As an example, IBM said a farmer in Samoa will soon be able to contract with a buyer in Indonesia, and use the blockchain to record everything from the farmer’s collateral to letters of credit to payment.
“This is the next step in the evolution of blockchain technology. It’s live money moving around a network,” Jesse Lund, IBM’s VP of Blockchain, told Fortune.
Digital Currency is Key
The new blockchain banking process is also notable because the banks will initially rely on a bitcoin-like digital currency, known as Lumens, to facilitate the cross border payments.
Currently, banks arrange such payments by maintaining foreign accounts in a local currency (so-called nostro accounts), and then debiting the accounts as required—a process that is both slow and ties up capital.

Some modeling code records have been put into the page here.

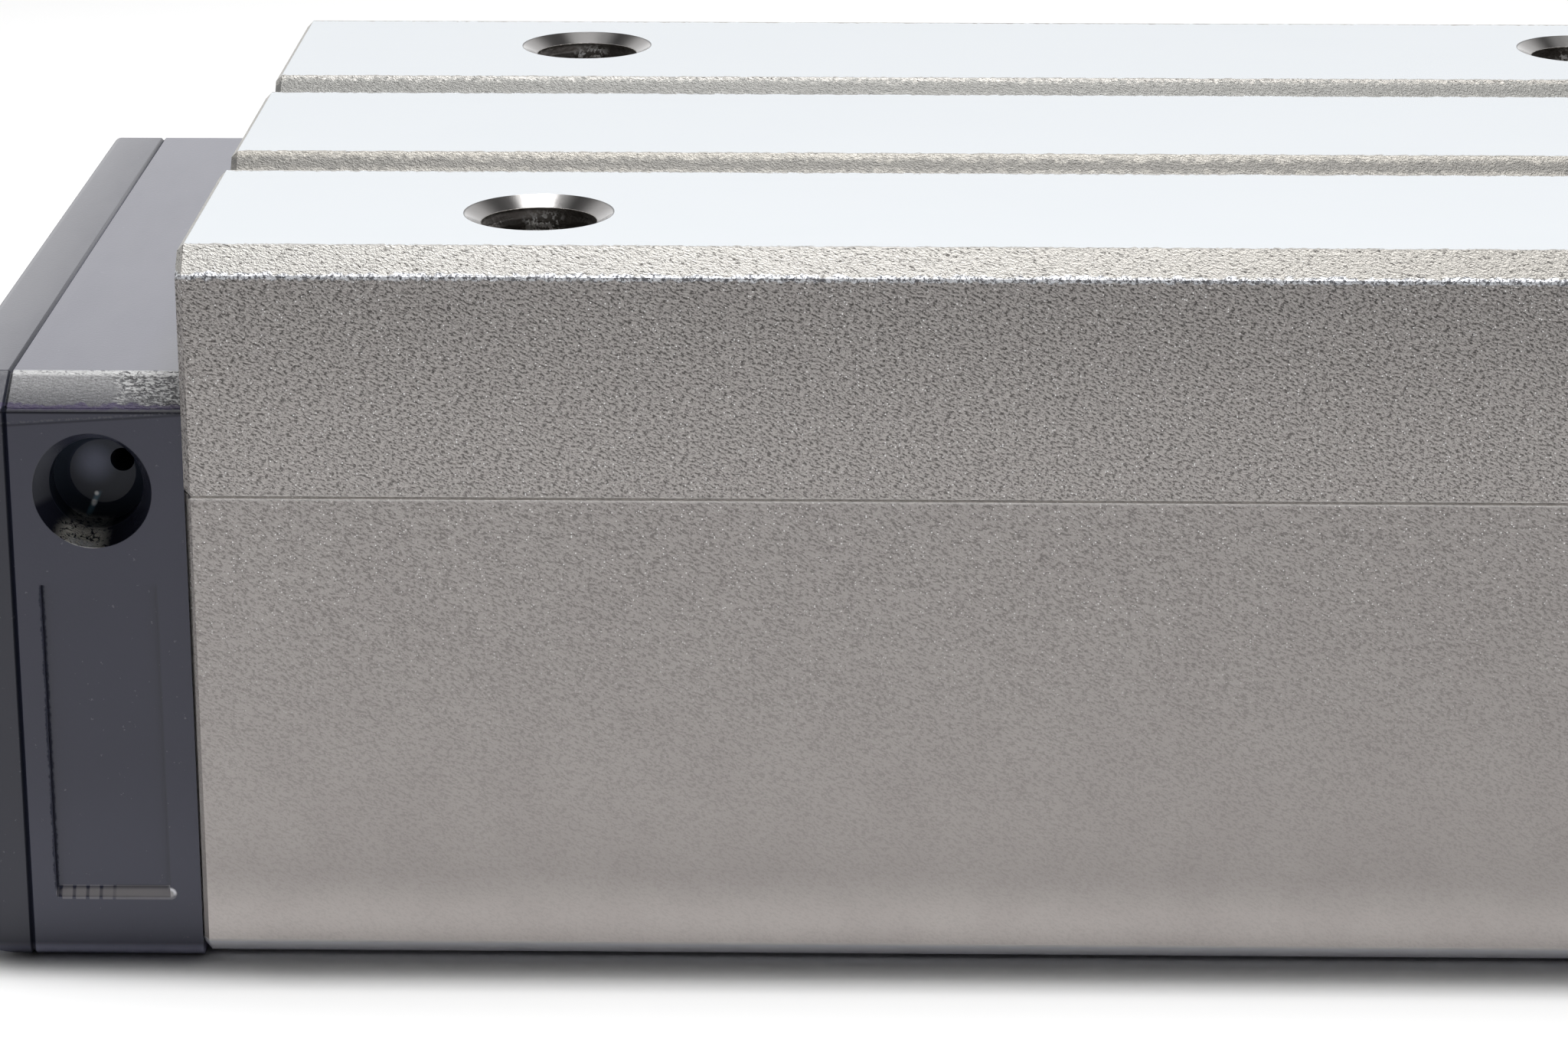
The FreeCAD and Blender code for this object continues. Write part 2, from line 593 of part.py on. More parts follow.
def retainer_top():
    """Plate under the channel's ceiling that hooks round the inner side of both upper rows."""
    ceiling = CHANNEL_HEIGHT - TOP_RETAINER_GAP
    outer_y = CHANNEL_HALF_WIDTH - CHANNEL_CORNER - TOP_RETAINER_GAP
    plate_bottom = ceiling - TOP_RETAINER_THICKNESS
    tip_z = UPPER_ROW_Z + RETAINER_TIP_REACH
    plate = prism(mirrored([
        (outer_y, ceiling),
        (outer_y, tip_z),
        (RETAINER_TIP_Y, tip_z),
        (RETAINER_TIP_Y, plate_bottom),
    ]), -HALF_LENGTH, HALF_LENGTH)
    rows = [rod(RETAINER_RADIUS, -HALF_LENGTH, HALF_LENGTH, side * LOAD_ROW_Y, UPPER_ROW_Z)
            for side in SIDES.values()]
    return plate.cut(rows)


def retainer_middle(side):
    """Bar in the channel wall that keeps an upper row from dropping and a lower row from rising."""
    middle = (UPPER_ROW_Z + LOWER_ROW_Z) / 2
    bar = box(-HALF_LENGTH, HALF_LENGTH, CHANNEL_HALF_WIDTH, CHANNEL_HALF_WIDTH + MIDDLE_RETAINER_DEPTH,
              middle - MIDDLE_RETAINER_HALF_HEIGHT, middle + MIDDLE_RETAINER_HALF_HEIGHT)
    rows = [rod(RETAINER_RADIUS, -HALF_LENGTH, HALF_LENGTH, LOAD_ROW_Y, row_z)
            for row_z, angle in TRACKS.values()]
    return to_side(bar.cut(rows), side)


def retainer_bottom(side):
    """Strip inside a leg that hooks round the inner side of a lower row."""
    outer_y = CHANNEL_HALF_WIDTH - RETAINER_WALL_GAP
    strip = box(-HALF_LENGTH, HALF_LENGTH, RETAINER_TIP_Y, outer_y,
                LOWER_ROW_Z - BOTTOM_RETAINER_BELOW_ROW, LOWER_ROW_Z - RETAINER_TIP_REACH)
    row = rod(RETAINER_RADIUS, -HALF_LENGTH, HALF_LENGTH, LOAD_ROW_Y, LOWER_ROW_Z)
    return to_side(strip.cut(row), side)


def bottom_seal(side):
    """Strip under a leg, with a tapered lip towards the rail."""
    strip = prism([
        (BOTTOM_SEAL_INNER_Y, BOTTOM_SEAL_THICKNESS),
        (BOTTOM_SEAL_OUTER_Y, BOTTOM_SEAL_THICKNESS),
        (BOTTOM_SEAL_OUTER_Y, 0.0),
        (BOTTOM_SEAL_INNER_Y + BOTTOM_SEAL_LIP_TAPER, 0.0),
        (BOTTOM_SEAL_INNER_Y, BOTTOM_SEAL_LIP_TAPER),
    ], -HALF_LENGTH, HALF_LENGTH)
    return to_side(strip, side)


def ball(x, y, z):
    """One steel ball."""
    return Part.makeSphere(BALL_RADIUS, Vector(x, y, z))


def ball_row(side, y, z):
    """Straight row of balls through the body."""
    start = -HALF_LENGTH + BALL_PITCH / 2
    balls = [ball(start + number * BALL_PITCH, side * y, z) for number in range(BALLS_IN_ROW)]
    return Part.makeCompound(balls)


def ball_turn(end, side, row_z, angle):
    """Balls in the turnaround of one track at one end."""
    direction = turn_direction(angle)
    centre = turn_centre(row_z, angle)
    balls = []
    for number in range(BALLS_IN_TURN):
        turned = math.pi * (number + 0.5) / BALLS_IN_TURN
        place = centre - direction * (TURN_RADIUS * math.cos(turned))
        balls.append(ball(end * (place.x + TURN_RADIUS * math.sin(turned)), side * place.y, place.z))
    return Part.makeCompound(balls)


def build():
    """All pieces by name, in the block's own frame."""
    pieces = {"carriage_body": carriage_body(), "ball_retainer_top": retainer_top()}
    for end_name, end in ENDS.items():
        pieces["end_cap_" + end_name] = end_cap(end)
        pieces["seal_cover_" + end_name] = seal_cover(end)
        pieces["end_seal_" + end_name] = end_seal(end)
        pieces["cap_screws_" + end_name] = cap_screws(end)
        pieces["grease_plug_" + end_name] = grease_plug(end)
        for side_name, side in SIDES.items():
            pieces["return_guide_%s_%s" % (end_name, side_name)] = return_guide(end, side)
    for side_name, side in SIDES.items():
        pieces["ball_retainer_middle_" + side_name] = retainer_middle(side)
        pieces["ball_retainer_bottom_" + side_name] = retainer_bottom(side)
        pieces["bottom_seal_" + side_name] = bottom_seal(side)
        for track_name, (row_z, angle) in TRACKS.items():
            track = "%s_%s" % (track_name, side_name)
            return_y, return_z = return_place(row_z, angle)
            pieces["load_balls_" + track] = ball_row(side, LOAD_ROW_Y, row_z)
            pieces["return_balls_" + track] = ball_row(side, return_y, return_z)
            for end_name, end in ENDS.items():
                pieces["turn_balls_%s_%s" % (track, end_name)] = ball_turn(end, side, row_z, angle)
    return {name: lift(shape) for name, shape in pieces.items()}


os.makedirs("parts", exist_ok=True)
for piece_name, piece_shape in build().items():
    piece_shape.exportStep("parts/" + piece_name + ".step")
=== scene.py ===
"""Looks of the guide block: surface finishes, threads, light, floor and camera.

All lengths are metres unless a name ends in _mm.  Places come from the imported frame.
Inside the materials every length is in millimetres, and colours are (red, green, blue).
"""

import bmesh
import bpy
import json
import math
from mathutils import Matrix, Vector


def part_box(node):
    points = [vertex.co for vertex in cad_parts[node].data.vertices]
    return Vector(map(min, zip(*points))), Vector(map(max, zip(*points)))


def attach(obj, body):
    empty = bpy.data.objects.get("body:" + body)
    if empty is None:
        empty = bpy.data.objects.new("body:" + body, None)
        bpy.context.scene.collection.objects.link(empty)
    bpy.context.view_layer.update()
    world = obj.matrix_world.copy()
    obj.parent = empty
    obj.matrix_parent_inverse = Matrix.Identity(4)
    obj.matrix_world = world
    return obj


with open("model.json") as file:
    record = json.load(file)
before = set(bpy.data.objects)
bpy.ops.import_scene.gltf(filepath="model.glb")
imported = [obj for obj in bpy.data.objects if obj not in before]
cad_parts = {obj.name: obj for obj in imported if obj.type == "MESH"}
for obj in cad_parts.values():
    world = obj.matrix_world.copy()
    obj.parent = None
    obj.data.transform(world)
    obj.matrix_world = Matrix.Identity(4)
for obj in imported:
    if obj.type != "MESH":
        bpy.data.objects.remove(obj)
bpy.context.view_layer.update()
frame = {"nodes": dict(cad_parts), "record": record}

MM = 0.001
WHITE = (1.0, 1.0, 1.0)

# Camera, fitted to the edges and holes of the block in the photo
CAMERA_PLACE_MM = (-16.0, -295.0, 113.5)
CAMERA_PITCH = 17.95
CAMERA_YAW = -1.02
FOCAL_LENGTH_MM = 102.95
SENSOR_WIDTH_MM = 36.0
CLIP_START = 0.01
CLIP_END = 10.0

# Lamps straight overhead, one inside another: (name, width, middle in Y, radiance)
OVERHEAD_HEIGHT = 0.5
OVERHEAD_LENGTH = 0.26
OVERHEAD_MIDDLE_X = 0.008
OVERHEAD_LAMPS = (
    ("overhead_outer", 0.162, 0.0440, 5.6),
    ("overhead_spread", 0.097, 0.0115, 5.2),
    ("overhead_wide", 0.056, -0.0080, 16.5),
    ("overhead_inner", 0.039, -0.0055, 18.0),
    ("overhead_core", 0.028, -0.0020, 36.0),
)

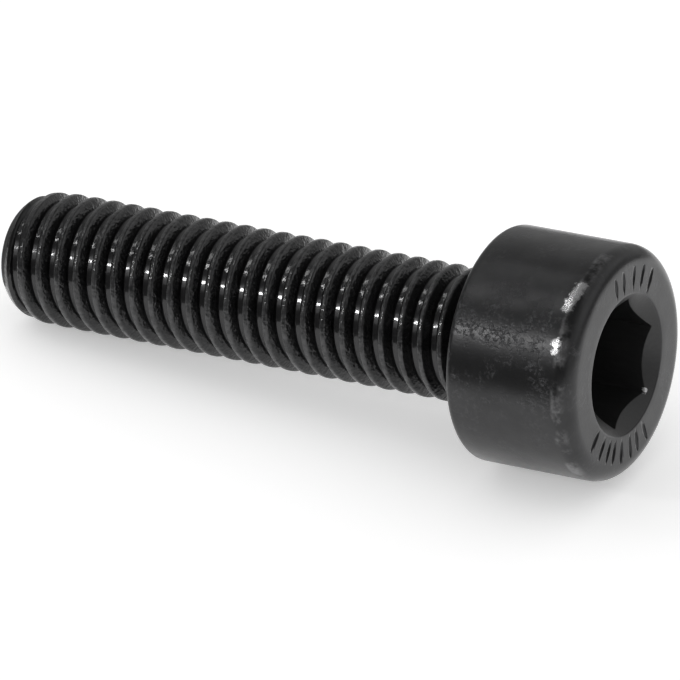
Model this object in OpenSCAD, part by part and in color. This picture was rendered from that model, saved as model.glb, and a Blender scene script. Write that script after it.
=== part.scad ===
// Hex socket cap screw, M5 x 20, fully threaded, lying on its side.
// The screw is built about its own axis: the bearing face under the head is z = 0,
// the head stands above it and the thread hangs below. The last step lays it down
// on the edge of its head and the crest of its thread, which is how it comes to rest.

/* [Head] */
// Diameter of the head
head_d = 8.5; // [7:0.1:12]
// Height of the head
head_h = 5; // [4:0.1:8]
// Rounding of the edge round the top of the head
rim_r = 0.65; // [0.2:0.05:1]
// Rounding of the edge round the bearing face
foot_r = 0.25; // [0.1:0.05:0.6]
// Rounding in the corner between the neck and the head
fillet_r = 0.3; // [0.1:0.05:0.4]

/* [Socket] */
// Width of the hexagon across its flats
socket_af = 4.05; // [3:0.05:5]
// Depth of the flats below the top of the head
socket_depth = 2.5; // [1.5:0.1:3]
// Turn of the hexagon about the screw's axis, in degrees
socket_turn = 40; // [0:1:59]
// Full angle of the cone at the bottom of the socket, in degrees
floor_angle = 130; // [100:5:170]
// Width of the ledge round the cone at the bottom of the socket
floor_ledge = 0.1; // [0.05:0.05:0.5]
// How much wider the countersunk mouth is than the hexagon's corners, on the diameter
mouth_over = 0.5; // [0.1:0.05:0.8]
// Full angle of the countersink, in degrees
mouth_angle = 100; // [90:5:150]

/* [Thread] */
// Nominal diameter of the thread
thread_d = 5; // [4:0.1:6]
// How much the crests stay under the nominal diameter, on the diameter
crest_allowance = 0.1; // [0.02:0.01:0.2]
// Pitch of the thread
pitch = 0.8; // [0.6:0.05:1]
// Length of the shank, from the bearing face to the end of the point
shank_len = 20; // [10:1:40]
// Length of plain neck between the thread and the head
neck_len = 0.4; // [0.3:0.05:3]
// Turns over which the thread grows to its full height at the point
lead_turns = 1; // [0.5:0.25:1.5]
// Turns over which the thread sinks to the neck
runout_turns = 0.5; // [0.25:0.25:1]
// Chamfer round the end of the point
point_chamfer = 0.2; // [0.1:0.05:0.6]
// Flat steps in each turn of the thread
turn_steps = 36; // [24:12:48]

/* [Hidden] */
$fn = 96;

// ISO metric profile: the flanks stand at 60 degrees to each other
flank_angle = 30;
full_depth = 0.6134 * pitch;
crest_r = (thread_d - crest_allowance) / 2;
thread_depth = full_depth - crest_allowance / 2;
root_r = crest_r - thread_depth;
crest_w = pitch / 8 + crest_allowance * tan(flank_angle);
ridge_w = crest_w + 2 * thread_depth * tan(flank_angle);

// The neck keeps the diameter of the blank, which is the pitch diameter
neck_r = thread_d / 2 - 0.3248 * pitch;

// The point is a short round collar, a hair wider than the thread's root
hair = 0.01;
collar_len = 0.06;
collar_r = root_r + hair;
point_r = collar_r - point_chamfer;
collar_top = point_chamfer + collar_len - shank_len;

// The helix, counted in steps from the end of the ridge at the point
step_rise = pitch / turn_steps;
first_z = collar_top + hair + ridge_w / 2;
lead_steps = round(lead_turns * turn_steps);
runout_steps = round(runout_turns * turn_steps);
meet_step = floor((-neck_len - ridge_w / 2 - first_z) / step_rise);
last_step = meet_step + ceil(ridge_w / step_rise) + 1;
buried_r = neck_r - 2 * hair;
core_low = collar_top - collar_len / 2;
core_top = neck_len;

// Head and socket
head_r = head_d / 2;
corner_r = socket_af / 2 / cos(30);
mouth_r = corner_r + mouth_over / 2;
mouth_slope = tan(mouth_angle / 2);
floor_r = socket_af / 2 - floor_ledge;
floor_drop = floor_r / tan(floor_angle / 2);
over = 0.5;
seam_turn = 2.77;

// Rest: the line of the floor touches the first full crest and the edge under the head.
// The flat between two steps of the thread lies on the floor, and not one of its corners
touch_r = crest_r * cos(180 / turn_steps);
touch_z = first_z + (lead_steps - 1) * step_rise - crest_w / 2;
edge_run = foot_r - touch_z;
edge_rise = head_r - foot_r - touch_r;
rest_tilt = atan2(edge_rise, edge_run) + asin(foot_r / norm([edge_run, edge_rise]));
rest_lift = touch_r * cos(rest_tilt) - touch_z * sin(rest_tilt);
rim_x = (head_h - rim_r) * cos(rest_tilt) + (head_r - rim_r) * sin(rest_tilt) + rim_r;
point_x = -shank_len * cos(rest_tilt) - point_r * sin(rest_tilt);

// Radius of the ridge's top at one step: it grows at the point and sinks at the neck
function ridge_r(i) =
    let (grown = root_r + thread_depth * (i + 1) / lead_steps,
         sunk = buried_r + (crest_r - buried_r) * (meet_step - i) / runout_steps)
    min(crest_r, grown, max(buried_r, sunk));

// A point of the thread, at one step, radius and offset along the axis
function on_turn(i, r, z) =
    let (angle = 360 * (i - lead_steps + 0.5) / turn_steps)
    [r * cos(angle), r * sin(angle), z];

// The four corners of the ridge's section at one step
function ridge_section(i) =
    let (r = ridge_r(i),
         z = first_z + i * step_rise,
         top = crest_w / 2 + (crest_r - r) * tan(flank_angle))
    [on_turn(i, root_r, z - ridge_w / 2), on_turn(i, r, z - top),
     on_turn(i, r, z + top), on_turn(i, root_r, z + ridge_w / 2)];

// Right-hand thread and its core, as one closed skin
module thread() {
    n = turn_steps;
    m = last_step;
    low = 4 * (m + 1);
    high = low + n;
    points = concat(
        [for (i = [0 : m]) each ridge_section(i)],
        [for (j = [0 : n - 1]) on_turn(j, root_r, core_low)],
        [for (j = [0 : n - 1]) on_turn(m - n + j, root_r, core_top)]
    );
    sides = [for (i = [0 : m - 1], k = [0 : 2])
        let (a = 4 * i + k)
        each [[a, a + 1, a + 5], [a, a + 5, a + 4]]];
    roots = [for (i = [0 : m - n - 1])
        let (a = 4 * i + 3, b = 4 * (i + n))
        [a, b, b + 4, a + 4]];
    start = [[3, 2, 1, 0],
        [low + n - 1, 4 * (n - 1), 4 * n, 3, 0, low]];
    below = [for (j = [0 : n - 2]) [low + j, 4 * j, 4 * j + 4, low + j + 1]];
    last = 4 * m;
    close = last - 4 * n + 3;
    end = [[last, last + 1, last + 2, last + 3],
        [high + 1, close + 4, close, last, last + 3, high]];
    above = [for (j = [1 : n - 1])
        [close + 4 * j, high + j, high + (j + 1) % n, close + 4 * j + 4]];
    caps = [[for (j = [0 : n - 1]) low + j], [for (j = [n - 1 : -1 : 0]) high + j]];
    polyhedron(points, concat(sides, roots, start, below, end, above, caps));
}

// Chamfered end of the shank
module point() {
    rotate_extrude()
        polygon([[0, -shank_len], [point_r, -shank_len], [collar_r, collar_top - collar_len],
                 [collar_r, collar_top], [0, collar_top]]);
}

// Plain neck, with the fillet that runs out into the bearing face
module neck() {
    translate([0, 0, -neck_len])
        cylinder(h = neck_len + over, r = neck_r);
    rotate_extrude()
        difference() {
            translate([neck_r - hair, -fillet_r])
                square([fillet_r + hair, fillet_r + hair]);
            translate([neck_r + fillet_r, -fillet_r])
                circle(fillet_r);
        }
}

// Head before the socket is punched: a cylinder with a well rounded rim.
// Its seam is turned a little away from the line on which the screw lies
module head_blank() {
    rotate([0, 0, seam_turn])
        rotate_extrude()
            union() {
                square([head_r - rim_r, head_h]);
                square([head_r - foot_r, head_h - rim_r]);
                translate([0, foot_r])
                    square([head_r, head_h - rim_r - foot_r]);
                translate([head_r - foot_r, foot_r])
                    circle(foot_r);
                translate([head_r - rim_r, head_h - rim_r])
                    circle(rim_r);
            }
}

// Space of the socket: the hexagon, the cone below it and the countersunk mouth
module socket() {
    translate([0, 0, head_h - socket_depth])
        rotate([0, 0, socket_turn])
            cylinder(h = socket_depth + over, r = corner_r, $fn = 6);
    translate([0, 0, head_h - socket_depth - floor_drop])
        cylinder(h = floor_drop, r1 = 0, r2 = floor_r);
    translate([0, 0, head_h - mouth_r / mouth_slope])
        cylinder(h = mouth_r / mouth_slope + over, r1 = 0, r2 = mouth_r + over * mouth_slope);
}

// Lays the upright screw on its side, with its box centred over the origin
module laid_down() {
    translate([-(rim_x + point_x) / 2, 0, rest_lift])
        rotate([0, 90 - rest_tilt, 0])
            children();
}

module screw() {
    color([0.17, 0.17, 0.18])
        laid_down()
            difference() {
                union() {
                    thread();
                    point();
                    neck();
                    head_blank();
                }
                socket();
            }
}

screw();
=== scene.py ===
# %% [markdown]
# # A hex socket cap screw, M5 x 20, in black oxide
#
# The real screw is made in three blows and a roll: wire is cut to length, its end
# is punched into a round head with a hexagonal socket, and the shank is rolled
# between two grooved dies that press the thread into it. Then it is blackened in a
# hot salt bath and dipped in oil. Nothing on it moves, so the whole screw is one
# piece here as well.
#
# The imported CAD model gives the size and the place. This script replaces its skin
# with a finer one, whose edges and thread are rounded as the tools leave them, and
# gives it the oiled black finish.

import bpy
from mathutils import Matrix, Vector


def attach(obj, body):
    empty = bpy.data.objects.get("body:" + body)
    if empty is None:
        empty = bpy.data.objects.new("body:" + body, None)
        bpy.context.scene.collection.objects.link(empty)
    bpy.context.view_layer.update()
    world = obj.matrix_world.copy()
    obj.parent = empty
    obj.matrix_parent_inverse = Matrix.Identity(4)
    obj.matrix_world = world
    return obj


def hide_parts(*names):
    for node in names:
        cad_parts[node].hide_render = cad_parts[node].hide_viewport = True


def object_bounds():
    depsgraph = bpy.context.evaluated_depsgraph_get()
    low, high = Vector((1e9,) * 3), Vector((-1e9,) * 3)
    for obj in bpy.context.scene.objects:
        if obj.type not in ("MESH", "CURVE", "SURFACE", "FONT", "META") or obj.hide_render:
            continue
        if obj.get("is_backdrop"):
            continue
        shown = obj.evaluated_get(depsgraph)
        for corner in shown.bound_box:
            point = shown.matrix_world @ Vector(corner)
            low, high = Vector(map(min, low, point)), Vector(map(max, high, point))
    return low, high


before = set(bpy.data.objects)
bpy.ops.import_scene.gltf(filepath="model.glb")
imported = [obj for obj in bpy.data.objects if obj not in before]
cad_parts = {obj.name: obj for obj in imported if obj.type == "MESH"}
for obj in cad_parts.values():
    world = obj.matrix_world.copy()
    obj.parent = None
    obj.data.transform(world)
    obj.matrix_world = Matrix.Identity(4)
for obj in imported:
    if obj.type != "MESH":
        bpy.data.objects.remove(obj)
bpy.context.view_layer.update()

# %% Tools
import math
import random

import bmesh
import bpy
import numpy as np
from mathutils import Matrix, Vector

# %% [markdown]
# ## Sizes
#
# A screw of this kind is bought by its standard, so its sizes are known to a tenth
# of a millimetre. They are written here in millimetres, in the screw's own frame:
# its axis is z, the bearing face under the head is at z = 0, the head is above and
# the point is at z = -20. Angles about the axis are in degrees, and the screw lies on
# the side at angle 0.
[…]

Under the new blockchain arrangement, banks will conduct the transactions using Lumens, and then rely on local market makers to convert the Lumens into local fiat currency. The Lumens are created by a non-profit company called Stellar, founded a Jed McCaleb, a well known figure in the payments and crypto-currency world.
Both Stellar and IBM are part of a project called Hyperledger Fabric, which is building open source blockchain tools to support payment infrastructures.
According to Lund, though, the banks use of Stellar’s digital currency is likely to be temporary. He predicts that, in the next year, central banks will begin issuing digital currencies of their own, and that these will become an integral part of blockchain-based money transfers.
The IBM-backed blockchain project comes at a time when other companies are creating efficient new ways to conduct global money transfers. These include BitPesa, which relies on the bitcoin network to replace traditional wire transfers between merchants in Africa, and TransferWise, which provides an inexpensive way for consumers to obtain foreign currencies.